Even for a short period of time, transitioning from an IT Agile Lead/Scrum Master to a Process and Assembly Worker in a fast-paced manufacturing plant has been an eye-opening. While the job duties are drastically different, the core principles of operational excellence remain identical. Here is how my understanding of three critical concepts of velocity, efficiency, and teamwork evolved across these two different environments.
⏱️Velocity
Velocity Represents the rate of
speed at which something moves or progresses in a specific direction.
In IT Agile Environment, Velocity
measures the amount of work (story points) an agile team delivers per sprint.
It is a historical planning metric used to forecast future capacity of a sprint
and stabilize release cadences in planning intervals.

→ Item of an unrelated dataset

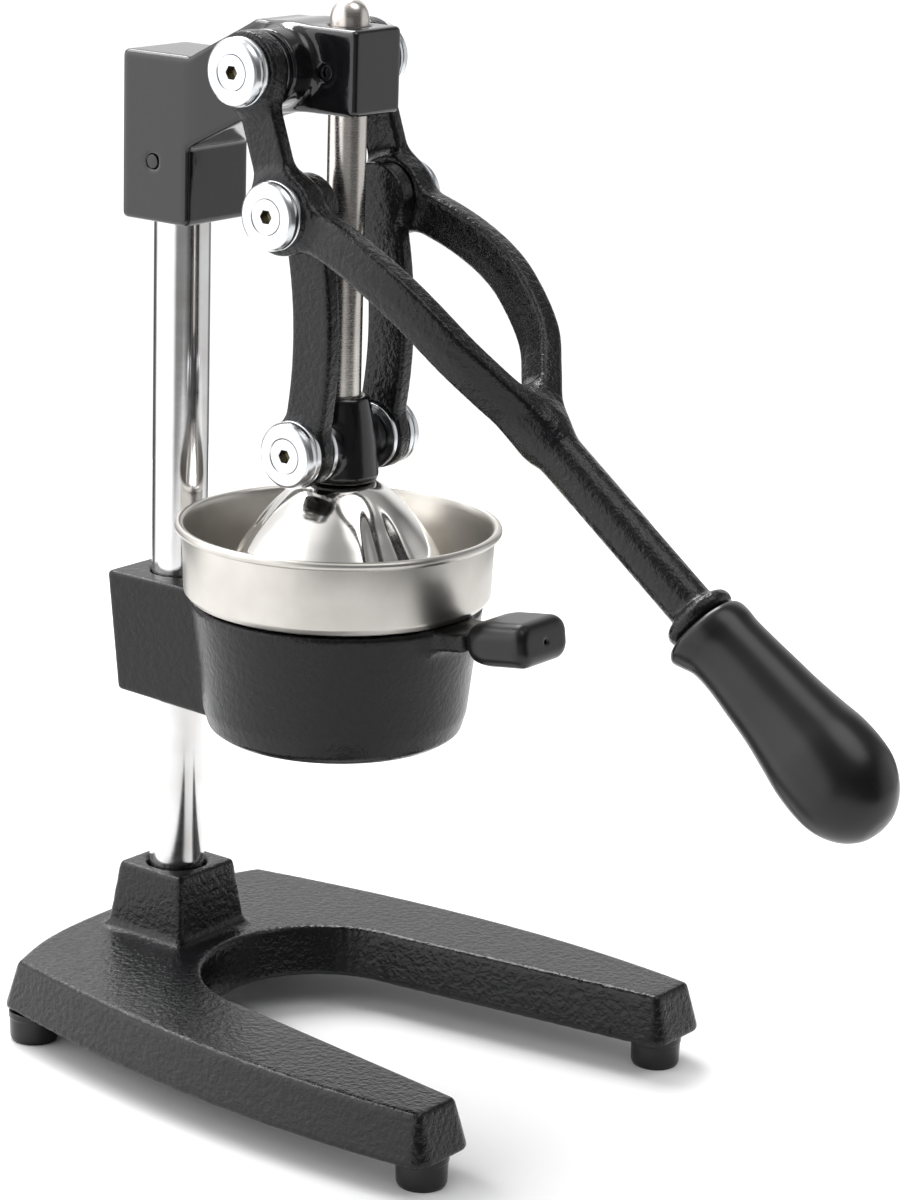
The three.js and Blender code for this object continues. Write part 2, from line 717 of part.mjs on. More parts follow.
function holderCasting() {
  const body = turnZ([
    [0, HOLDER_BOTTOM - 5.5],
    [8.6, HOLDER_BOTTOM - 5.5],
    [10, HOLDER_BOTTOM],
    [43, HOLDER_BOTTOM],
    [47.2, HOLDER_BOTTOM + 0.8],
    [50, HOLDER_BOTTOM + 3.2],
    [51.6, HOLDER_BOTTOM + 8],
    [53.4, HOLDER_BOTTOM + 20],
    [57, HOLDER_TOP],
    [0, HOLDER_TOP],
  ], ROUND);
  const bracket = plateX(outlineOf([
    [46, 133.6],
    [97, 135.5],
    [103, BRACKET_TOP],
    [46, BRACKET_TOP],
  ]), -BRACKET_HALF, BRACKET_HALF);
  const lug = tabBar([[-6, 13, 3.7, 1.2], [19.7, 13, 3.7, 1.2]]);
  const tongue = tabBar([[18, 10.5, 3, 0.8], [43.2, 10.5, 3, 0.8]]);
  const cavity = turnZ([
    [0, HOLDER_BOTTOM + 3.6],
    [7, HOLDER_BOTTOM + 4.4],
    [43, HOLDER_BOTTOM + 8],
    [47.6, HOLDER_BOTTOM + 12.5],
    [49.7, HOLDER_BOTTOM + 20],
    [52.9, HOLDER_TOP + 0.1],
    [52.9, HOLDER_TOP + 1],
    [0, HOLDER_TOP + 1],
  ], ROUND);
  const screwHole = barX(3.3, 0, 20, 0, 0, COARSE);
  screwHole.rotateZ(Math.PI / 2);
  screwHole.translate(0, COLUMN_Y, HOLDER_SCREW_Z);
  return cut(
    join(body, bracket, lug, tongue),
    cavity,
    barZ(5.6, HOLDER_BOTTOM - 7, HOLDER_BOTTOM + 6, 0, 0, MEDIUM),
    barZ(COLUMN_RADIUS + GAP, HOLDER_BOTTOM - 1, HOLDER_TOP + 1, 0, COLUMN_Y, FINE),
    screwHole,
  );
}

function tabGrip() {
  const sleeve = tabBar([
    [20, 14.4, 7.4, 3], [22.4, 15.4, 8.4, 3.4], [45.2, 15.2, 8.6, 3.6], [48.6, 13.6, 7, 3],
  ]);
  const socket = tabBar([[19, 10.8, 3.3, 0.8], [43.6, 10.8, 3.3, 0.8]]);
  return cut(sleeve, socket);
}

// ---------------------------------------------------------------- finishes and assembly

const FINISHES = {
  enamel: { color: 0x141517, roughness: 0.38, metalness: 0 },
  gloss: { color: 0x101113, roughness: 0.2, metalness: 0 },
  satin: { color: 0x1b1c1e, roughness: 0.5, metalness: 0 },
  rubber: { color: 0x121214, roughness: 0.75, metalness: 0 },
  chrome: { color: 0xc9cbce, roughness: 0.14, metalness: 1 },
  brushed: { color: 0xb9b5ae, roughness: 0.34, metalness: 1 },
  polished: { color: 0xd2d0cb, roughness: 0.1, metalness: 1 },
  zinc: { color: 0xc4c8cb, roughness: 0.3, metalness: 1 },
  brass: { color: 0x9a7f45, roughness: 0.4, metalness: 1 },
};

const assembly = new THREE.Group();

function addPiece(name, geometry, finish, place = [0, 0, 0], turn = 0) {
  const mesh = new THREE.Mesh(geometry, new THREE.MeshStandardMaterial(FINISHES[finish]));
  mesh.name = name;
  mesh.position.set(...place);
  mesh.rotation.z = turn;
  assembly.add(mesh);
}

function addBase() {
  addPiece('base_casting', baseCasting(), 'enamel');
  FOOT_PLACES.forEach(([place, x, y]) => {
    addPiece(`foot_${place}`, foot(), 'rubber', [x, y, 0]);
    addPiece(`foot_screw_${place}`, footScrew(), 'zinc', [x, y, 0]);
  });
  addPiece('column', column(), 'chrome', [0, COLUMN_Y, 0]);
  addPiece('column_bolt', columnBolt(), 'zinc', [0, COLUMN_Y, 0]);
  addPiece('column_washer', columnWasher(), 'zinc', [0, COLUMN_Y, 0]);
}

function addHead() {
  addPiece('head_casting', headCasting(), 'gloss');
  addPiece('head_pin', barX(3, -18, 18, 0, 0, COARSE), 'gloss', [0, COLUMN_Y, HEAD_PIN_Z]);
  addPiece('guide_bush', guideBush(), 'brass');
  addPiece('bush_screw', grubScrew(3, 3.8), 'zinc', [-9.6, 0, BUSH_SCREW_Z], Math.PI);
  addPiece('ram_rod', ramRod(), 'chrome');
}

function addHolder() {
  addPiece('holder_casting', holderCasting(), 'satin');
  addPiece('holder_screw', grubScrew(3, 5), 'zinc', [0, COLUMN_Y + 11.6, HOLDER_SCREW_Z], Math.PI / 2);
  addPiece('tab_grip', tabGrip(), 'rubber');
  addPiece('strainer_bowl', strainerBowl(), 'brushed');
  addPiece('strainer_cone', strainerCone(), 'brushed');
}

function addLever() {
  addPiece('lever_casting', leverCasting(), 'enamel');
  addPiece('lever_grip', leverGrip(), 'rubber');
  addPiece('cross_axle', crossAxle(), 'zinc', [0, AXLE_Y, AXLE_Z]);
}

function addRam() {
  addPiece('yoke', yoke(), 'gloss');
  addPiece('yoke_screw', grubScrew(2.5, 3.4), 'zinc', [0, RAM_RADIUS + GAP, YOKE_Z + 13], Math.PI / 2);
  addPiece('press_bell', pressBell(), 'polished');
  addPiece('bell_screw', bellScrew(), 'zinc');
}

// Everything that stands on the pivots, once for each side.
function addPivots(label, side) {
  const turn = side > 0 ? 0 : Math.PI;
  const axle = [0, AXLE_Y, AXLE_Z];
  const elbow = [0, ELBOW_Y, ELBOW_Z];
  const low = [0, 0, YOKE_Z];
  addPiece(`spacer_ring_${label}`, spacerRing(), 'zinc', axle, turn);
  addPiece(`connecting_link_${label}`, connectingLink(side), 'enamel');
  addPiece(`elbow_pin_${label}`, elbowPin(), 'zinc', elbow, turn);
  addPiece(`yoke_pin_${label}`, yokePin(), 'zinc', low, turn);
  addPiece(`yoke_washer_${label}`, yokeWasher(), 'zinc', low, turn);
  const capStart = AXLE_BOSS[1] + GAP;
  [
    ['axle', capStart, axle],
    ['elbow', capStart, elbow],
    ['yoke', LINK_PLATE[1] + GAP, low],
  ].forEach(([pivot, x, [, y, z]]) => {
    addPiece(`${pivot}_cap_${label}`, pivotCap(), 'zinc', [side * x, y, z], turn);
    addPiece(`${pivot}_cap_screw_${label}`, capScrew(), 'zinc', [side * x, y, z], turn);
  });
}

addBase();
addHead();
addHolder();
addLever();
addRam();
addPivots('left', -1);
addPivots('right', 1);

assembly.position.y = -FOOTPRINT_MIDDLE_Y;
const press = new THREE.Group();
press.add(assembly);

export default press;
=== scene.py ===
"""The look of the citrus press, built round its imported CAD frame.

The castings are distance fields turned into meshes, which gives them the soft fillets of
cast iron; the turned and pressed pieces are revolved. Shapes are drawn in millimetres with
the ram axis as the Z axis, the column on the +Y side and the lever on the -Y side.
"""

import json
import math

import bmesh
import bpy
import numpy as np
from mathutils import Matrix, Vector


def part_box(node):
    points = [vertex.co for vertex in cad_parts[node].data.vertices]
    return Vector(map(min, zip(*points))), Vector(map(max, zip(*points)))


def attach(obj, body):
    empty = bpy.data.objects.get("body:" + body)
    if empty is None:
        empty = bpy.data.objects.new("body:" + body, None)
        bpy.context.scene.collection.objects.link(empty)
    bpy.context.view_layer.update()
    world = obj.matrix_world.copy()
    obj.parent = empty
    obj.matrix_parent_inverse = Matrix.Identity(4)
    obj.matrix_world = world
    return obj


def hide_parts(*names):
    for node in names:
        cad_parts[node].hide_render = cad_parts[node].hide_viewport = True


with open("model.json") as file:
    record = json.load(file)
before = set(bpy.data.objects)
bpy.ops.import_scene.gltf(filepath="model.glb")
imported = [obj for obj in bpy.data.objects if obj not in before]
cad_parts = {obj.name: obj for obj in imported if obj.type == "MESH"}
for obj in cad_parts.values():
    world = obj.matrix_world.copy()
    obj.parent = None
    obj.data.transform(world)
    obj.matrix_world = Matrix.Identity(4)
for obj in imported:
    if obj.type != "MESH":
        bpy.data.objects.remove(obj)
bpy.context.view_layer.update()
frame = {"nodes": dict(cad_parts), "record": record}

MM = 0.001
RAM_LOW, RAM_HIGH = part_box("ram_rod")
RAM_Y = (RAM_LOW.y + RAM_HIGH.y) / 2  # the ram axis in the frame, in metres

RECORD = frame["record"]
BODY_OF = {n: b for b, nodes in RECORD["behaviour"]["bodies"].items() for n in nodes}
SIDES = {"left": -1, "right": 1}


def centre(node):
    """The middle of a CAD node's box, in millimetres from the ram axis."""
    low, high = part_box(node)
    middle = (low + high) / 2 / MM
    return np.array([middle.x, middle.y - RAM_Y / MM, middle.z])


AXLE = centre("cross_axle")[1:]
ELBOW = centre("elbow_pin_left")[1:]
YOKE = centre("yoke_pin_left")[1:]
COLUMN_Y = centre("column")[1]
COLUMN_RADIUS = 11.2
COLUMN_BORE = 11.5
RAM_RADIUS = 7.4
AXLE_BORE = 6.3
PIN_BORE = 5.3
DISC_RADIUS = 13  # of caps, spacers and washers
SHEET = 1.2  # the thickness of the bell and the bowl
HEAD_PIN_Z = 351
BUSH_SCREW_Z = 393
LEVER_SLOPE = math.radians(37.35)
GRIP_START = 216.8  # along the lever, from the elbow
TAB_TILT = math.radians(8)
TAB_ROOT = (-52.5, 183.8)  # in Y and Z


# ------------------------------------------------------------------ distance fields


class Grid:
    """A regular grid of points, as three arrays that broadcast against each other."""

    def __init__(self, low, high, step):
        self.low, self.step = np.array(low, float), step
        axes = [np.arange(a, b + step, step) for a, b in zip(low, high)]
        self.x = axes[0][:, None, None]
        self.y = axes[1][None, :, None]
        self.z = axes[2][None, None, :]


def smooth_min(a, b, reach):
    """The nearer of two fields, with a fillet where they meet."""
    blend = np.maximum(reach - np.abs(a - b), 0) / reach
    return np.minimum(a, b) - blend * blend * reach / 4


def smooth_max(a, b, reach):
    """Where two fields overlap, with a fillet where they meet."""
    return -smooth_min(-a, -b, reach)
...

On the Manufacturing Floor, it
becomes the speed of a product moving down the line which is bound by machine
cycles and strict safety limits. If one station slows down, the entire line
stalls immediately.
📉 Efficiency
Efficiency always aims for
minimal waste.
In IT Agile Environment,
Efficiency focuses on process optimization and removing blockers. As an
example, it may be minimizing context switching or eliminating unnecessary
meetings so developers can focus on the deliverables. Further effective
solutioning increases the efficiency of IT systems with aligning technical
architecture with specific business outcomes to ensure long-term scalability,
seamless integration, and user adoption.
On the Manufacturing Floor,
Efficiency is a mathematical formula. It is the ratio of useful work performed
and time expended, expressed as a percentage. In this environment waste is
tangible like defective raw materials, physical strain, or seconds lost walking
between workstations. Manufacturing efficiency relies on rigid standardization
as a seconds-long tweak to a physical motion can save thousands of dollars over
a single shift.
🤝Teamwork
Teamwork is one of the main human
elements remains the most critical factor for success in any industry.
In IT Agile Environment, Teamwork
relies on psychological safety, open communication, and cross-functional
collaboration. Teams are expected to self-organize to solve complex, ambiguous
problems together.
On the Manufacturing Floor,
Teamwork is about synchronized execution. It mimics a relay race where the
handoff of a physical product from one station to the next must be flawless.
In both environments, the
collective output always far exceeds individual effort.
Stepping out of the office and
onto the factory floor has proven that above concepts are universal mindset
centered on continuous improvement, adaptation, and human collaboration.